William Blake’s Illustrations of the Book of Job
The Book of Job is one of the most challenging in the Hebrew Bible. Its harrowing account of Job’s tribulations, his argument with his comforters, and his demand that God explain himself, all situated within a fairy-tale setting provided by the opening and closing chapters, challenges any simple view that good things always happen to good people. William Blake’s Illustrations of the Book of Job is not intended to be a simply a graphic retelling of Job’s story, but a deep interpretive study of Job. The caution that Blake provides for his painting A Vision of the Last Judgement should be heeded when studying his Illustrations of Job. “I intreat, then, that the Spectator will attend to the Hands & Feet, to the Lineaments of the Countenances; they are all descriptive of Character, & not a line is drawn without intention, & that most discriminate & particular. As Poetry admits not a Letter that is Insignificant, so Painting admits not a Grain of Sand or a Blade of Grass Insignificant—much less an Insignificant Blur or Mark.” Each illustration is surrounded by scriptural quotations designed to highlight the deeper theological concerns Blake is interested in. |
All of the quotations for illustration III are from the Book of Job. Above the illustration: Job 1: 16 and Job 1: 12. Below the illustration: Job 1: 18-19. |
All of the quotations for illustration X are from the book of Job.
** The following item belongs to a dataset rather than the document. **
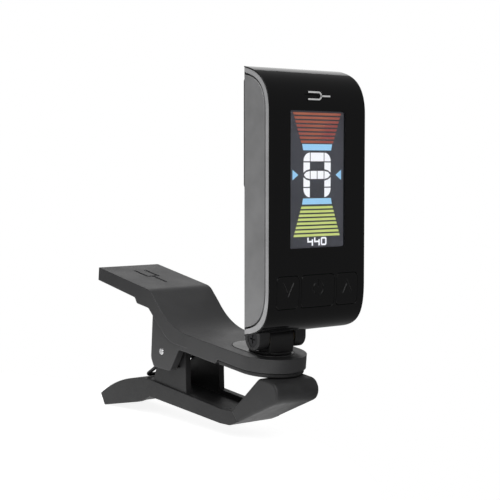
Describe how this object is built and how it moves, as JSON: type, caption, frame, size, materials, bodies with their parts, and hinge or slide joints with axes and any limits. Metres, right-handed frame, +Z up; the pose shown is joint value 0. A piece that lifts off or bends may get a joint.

Above the illustration: Job 23: 10, Job 19: 21, and Job 13: 15. Below the illustration: Job 7: 4 and Job 14: 1-3. |
The edition of Blake’s Illustrations of the Book of Job on OLL includes commentary by Charles Eliot Norton. Norton was a Professor of the history of art at Harvard, a Fellow of the American Academy of Arts and Sciences, and the first president of the Archeological Institute of America.